### THE EXERCISE
Extract the data exactly, missing nothing.

START DATA PROVIDED

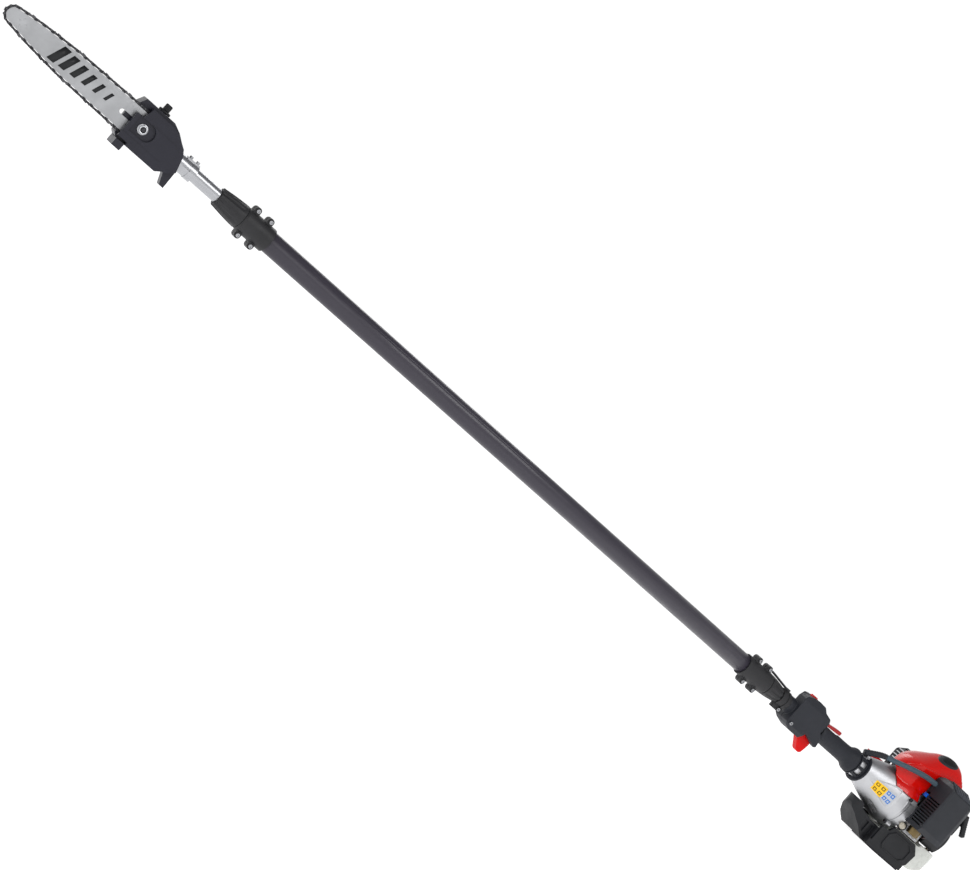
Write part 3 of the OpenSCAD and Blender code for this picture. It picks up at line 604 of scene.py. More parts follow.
# harness ring: one bent wire
ring_pts = []
RX, RH = 418.0, 19.0  # hinge of the ring
RL = math.hypot(57, 7.5)  # length of the ring
RA = math.atan2(7.5, 57)  # its slope at rest
RING_HALF = 8
corner = 4.0
for cx, cy, a0 in ((RL - corner, RING_HALF - corner, 0), (corner, RING_HALF - corner, 90),
                   (corner, -RING_HALF + corner, 180), (RL - corner, -RING_HALF + corner, 270)):
    for k in range(9):
        a = math.radians(a0 + k * 90 / 8)
        lx = cx + corner * math.cos(a)
        ly = cy + corner * math.sin(a)
        ring_pts.append(Vector((RX + lx * math.cos(RA), ly, RH + lx * math.sin(RA))))
put(tube("harness_ring_skin", ring_pts, 1.45, 14, closed=True), "screw_steel", "harness_loop",
    "harness_ring", mat=DARK_STEEL)
put(knob("harness_pin", (RX, -7.6, RH), (0, 1, 0), [(0, 0.9), (0.3, 1.3), (14.9, 1.3), (15.2, 0.9)], 16),
    "screw_steel", "harness_loop", mat=DARK_STEEL)

# ---------------------------------------------------------------- control handle
for n in ("control_left", "control_right"):
    ob = moulded(cad_copy(n), 0.7, 7, 0.6)
    put(ob, SLOT_OF[n], "powerhead", n)
TRIGGER = [(333, -16), (336, -30), (333.5, -34.5), (326, -43), (316, -55), (312, -57.5),
           (306, -57.5), (302, -54), (299.5, -42), (298.5, -33), (300, -23), (320, -15.5)]
LOCKOUT = [(306.5, 17.5), (306.5, 21.5), (300, 22.5), (280, 24.6), (262, 26.6), (257.6, 26.8),
           (256, 25.2), (256, 20.8), (258, 19.2), (298, 17)]
trig = prism("trigger_skin", TRIGGER, -8.6, 8.6)
rounded(trig, 2.6, 4, 20)
put(trig, "trigger_red", "throttle", "trigger")
lock = prism("lockout_skin", LOCKOUT, -6.6, 6.6)
rounded(lock, 1.0, 3, 20)
put(lock, "lockout_red", "lockout", "lockout_lever")
for i in range(5):
    x = 261 + i * 3.4
    h = 26.6 - (x - 258) * 0.105
    b = box_at("lockout_rib_%d" % i, x, x + 1.5, -5.2, 5.2, h - 0.6, h + 0.45)
    put(rounded(b, 0.25, 2), "lockout_red", "lockout")


# ---------------------------------------------------------------- grip and vibration mount
def grip_wave(x, r, a):
    """Shallow lengthwise channels on the hand part, with a plain band at the trigger side."""
    if r < 17 or x < 214:
        return 0.0
    env = sm(x, 214, 222) * (1 - sm(x, 286, 294))
    side_band = sm(abs(math.sin(a)), 0.25, 0.6)
    return -0.22 * env * (0.5 + 0.5 * math.cos(44 * a)) * side_band


grip_prof = [(301, 13.2), (301, 17.9), (300.4, 18.5), (292, 18.5), (284, 18.3), (276, 18.25), (268, 18.3),
             (260, 18.35), (252, 18.35), (244, 18.3), (236, 18.3), (228, 18.35), (221, 18.5), (215, 18.8),
             (211, 19.3), (208, 20.1), (205, 21.3), (202, 22.8), (199.5, 24.2), (197.5, 25.0), (195.5, 25.4),
             (193, 25.4), (191.4, 25.0), (190.4, 24.2), (190.0, 23.0), (190, 13.2), (301, 13.2)]
grip = spin("rear_grip_skin", grip_prof, 176, grip_wave)
cut(grip, [box_at("c1", 289, 303, -10, 10, -30, -12.6), box_at("c2", 254, 303, -7.3, 7.3, 13.4, 30)])
put(grip, "grip_rubber", "powerhead", "rear_grip")

soft("antivibration_collar", 0.9, 3)
core = [(169, 19.6), (169, 22.4), (171, 23.2), (186.5, 23.2), (189, 22.2), (189, 19.6), (169, 19.6)]
put(spin("damper_core", core, 64, lambda x, r, a: 0.9 * math.cos(8 * a + math.pi) if r > 22.5 else 0.0),
    "cast_alloy", "powerhead")

# ---------------------------------------------------------------- conduit
hose_path = [(181, 3, 29), (171, 5, 35), (153, 15, 47), (134, 29, 54.5), (112, 42, 62.5), (90, 49, 68.5),
             (68, 51, 72.5), (52, 52, 74), (37, 52, 74.5)]
hose_pts = resample(catmull(hose_path, 12), 0.55)
put(tube("conduit_skin", hose_pts, lambda i: 5.05 + 0.42 * math.sin(2 * math.pi * i / 4.0), 24),
    "hose", "powerhead", "throttle_conduit")
BOOT_N = 84  # hose points under the ribbed boot
boot_pts = hose_pts[0:BOOT_N]
first = boot_pts[0] - (boot_pts[3] - boot_pts[0]).normalized() * 1.2


def boot_radius(i):
    ribs = 0.4 * math.sin(2 * math.pi * i / 5.5)
    return 6.5 - 0.8 * i / BOOT_N + ribs - 0.5 * sm(i, 80, BOOT_N)


boot = tube("conduit_boot", [first] + boot_pts, boot_radius, 28)
put(boot, "black_plastic", "powerhead", mat=MATS["filter_plastic"])


# ---------------------------------------------------------------- clutch housing
BELL_OUT = [(165, 27.4), (164.4, 28.3), (162, 29.2), (157, 30.5), (150, 32.4), (142, 34.8), (134, 37.2),
            (126, 39.5), (118, 41.8), (110, 44.1), (102, 46.4), (96, 48.1), (90, 49.9), (84, 51.6), (79, 53),
            (75, 54), (71, 54.9), (67.5, 55.7), (65.5, 56.1), (64.8, 56.3), (64.3, 56.9)]
BELL = ([(186, 18.4), (165.7, 18.4), (165.2, 19.2), (165, 20.5)] + BELL_OUT
        + [(57.2, 57), (56.4, 56.6), (56.4, 53), (75, 50.5), (100, 43.5), (130, 34.5), (153, 26), (153, 13.1),
           (186, 13.1), (186, 18.4)])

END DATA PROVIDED

### THE OUTPUT
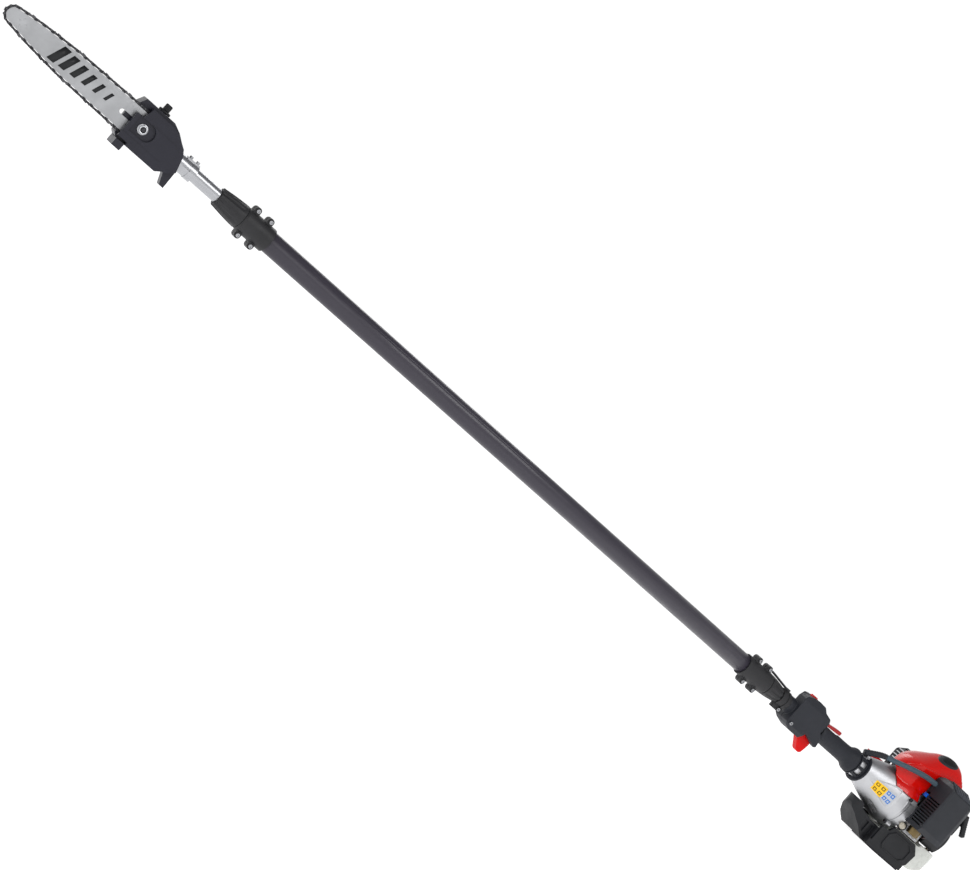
Write part 3 of the OpenSCAD and Blender code for this picture. It picks up at line 604 of scene.py. More parts follow.
# harness ring: one bent wire
ring_pts = []
RX, RH = 418.0, 19.0  # hinge of the ring
RL = math.hypot(57, 7.5)  # length of the ring
RA = math.atan2(7.5, 57)  # its slope at rest
RING_HALF = 8
corner = 4.0
for cx, cy, a0 in ((RL - corner, RING_HALF - corner, 0), (corner, RING_HALF - corner, 90),
                   (corner, -RING_HALF + corner, 180), (RL - corner, -RING_HALF + corner, 270)):
    for k in range(9):
        a = math.radians(a0 + k * 90 / 8)
        lx = cx + corner * math.cos(a)
        ly = cy + corner * math.sin(a)
        ring_pts.append(Vector((RX + lx * math.cos(RA), ly, RH + lx * math.sin(RA))))
put(tube("harness_ring_skin", ring_pts, 1.45, 14, closed=True), "screw_steel", "harness_loop",
    "harness_ring", mat=DARK_STEEL)
put(knob("harness_pin", (RX, -7.6, RH), (0, 1, 0), [(0, 0.9), (0.3, 1.3), (14.9, 1.3), (15.2, 0.9)], 16),
    "screw_steel", "harness_loop", mat=DARK_STEEL)

# ---------------------------------------------------------------- control handle
for n in ("control_left", "control_right"):
    ob = moulded(cad_copy(n), 0.7, 7, 0.6)
    put(ob, SLOT_OF[n], "powerhead", n)
TRIGGER = [(333, -16), (336, -30), (333.5, -34.5), (326, -43), (316, -55), (312, -57.5),
           (306, -57.5), (302, -54), (299.5, -42), (298.5, -33), (300, -23), (320, -15.5)]
LOCKOUT = [(306.5, 17.5), (306.5, 21.5), (300, 22.5), (280, 24.6), (262, 26.6), (257.6, 26.8),
           (256, 25.2), (256, 20.8), (258, 19.2), (298, 17)]
trig = prism("trigger_skin", TRIGGER, -8.6, 8.6)
rounded(trig, 2.6, 4, 20)
put(trig, "trigger_red", "throttle", "trigger")
lock = prism("lockout_skin", LOCKOUT, -6.6, 6.6)
rounded(lock, 1.0, 3, 20)
put(lock, "lockout_red", "lockout", "lockout_lever")
for i in range(5):
    x = 261 + i * 3.4
    h = 26.6 - (x - 258) * 0.105
    b = box_at("lockout_rib_%d" % i, x, x + 1.5, -5.2, 5.2, h - 0.6, h + 0.45)
    put(rounded(b, 0.25, 2), "lockout_red", "lockout")


# ---------------------------------------------------------------- grip and vibration mount
def grip_wave(x, r, a):
    """Shallow lengthwise channels on the hand part, with a plain band at the trigger side."""
    if r < 17 or x < 214:
        return 0.0
    env = sm(x, 214, 222) * (1 - sm(x, 286, 294))
    side_band = sm(abs(math.sin(a)), 0.25, 0.6)
    return -0.22 * env * (0.5 + 0.5 * math.cos(44 * a)) * side_band


grip_prof = [(301, 13.2), (301, 17.9), (300.4, 18.5), (292, 18.5), (284, 18.3), (276, 18.25), (268, 18.3),
             (260, 18.35), (252, 18.35), (244, 18.3), (236, 18.3), (228, 18.35), (221, 18.5), (215, 18.8),
             (211, 19.3), (208, 20.1), (205, 21.3), (202, 22.8), (199.5, 24.2), (197.5, 25.0), (195.5, 25.4),
             (193, 25.4), (191.4, 25.0), (190.4, 24.2), (190.0, 23.0), (190, 13.2), (301, 13.2)]
grip = spin("rear_grip_skin", grip_prof, 176, grip_wave)
cut(grip, [box_at("c1", 289, 303, -10, 10, -30, -12.6), box_at("c2", 254, 303, -7.3, 7.3, 13.4, 30)])
put(grip, "grip_rubber", "powerhead", "rear_grip")

soft("antivibration_collar", 0.9, 3)
core = [(169, 19.6), (169, 22.4), (171, 23.2), (186.5, 23.2), (189, 22.2), (189, 19.6), (169, 19.6)]
put(spin("damper_core", core, 64, lambda x, r, a: 0.9 * math.cos(8 * a + math.pi) if r > 22.5 else 0.0),
    "cast_alloy", "powerhead")

# ---------------------------------------------------------------- conduit
hose_path = [(181, 3, 29), (171, 5, 35), (153, 15, 47), (134, 29, 54.5), (112, 42, 62.5), (90, 49, 68.5),
             (68, 51, 72.5), (52, 52, 74), (37, 52, 74.5)]
hose_pts = resample(catmull(hose_path, 12), 0.55)
put(tube("conduit_skin", hose_pts, lambda i: 5.05 + 0.42 * math.sin(2 * math.pi * i / 4.0), 24),
    "hose", "powerhead", "throttle_conduit")
BOOT_N = 84  # hose points under the ribbed boot
boot_pts = hose_pts[0:BOOT_N]
first = boot_pts[0] - (boot_pts[3] - boot_pts[0]).normalized() * 1.2


def boot_radius(i):
    ribs = 0.4 * math.sin(2 * math.pi * i / 5.5)
    return 6.5 - 0.8 * i / BOOT_N + ribs - 0.5 * sm(i, 80, BOOT_N)


boot = tube("conduit_boot", [first] + boot_pts, boot_radius, 28)
put(boot, "black_plastic", "powerhead", mat=MATS["filter_plastic"])


# ---------------------------------------------------------------- clutch housing
BELL_OUT = [(165, 27.4), (164.4, 28.3), (162, 29.2), (157, 30.5), (150, 32.4), (142, 34.8), (134, 37.2),
            (126, 39.5), (118, 41.8), (110, 44.1), (102, 46.4), (96, 48.1), (90, 49.9), (84, 51.6), (79, 53),
            (75, 54), (71, 54.9), (67.5, 55.7), (65.5, 56.1), (64.8, 56.3), (64.3, 56.9)]
BELL = ([(186, 18.4), (165.7, 18.4), (165.2, 19.2), (165, 20.5)] + BELL_OUT
        + [(57.2, 57), (56.4, 56.6), (56.4, 53), (75, 50.5), (100, 43.5), (130, 34.5), (153, 26), (153, 13.1),
           (186, 13.1), (186, 18.4)])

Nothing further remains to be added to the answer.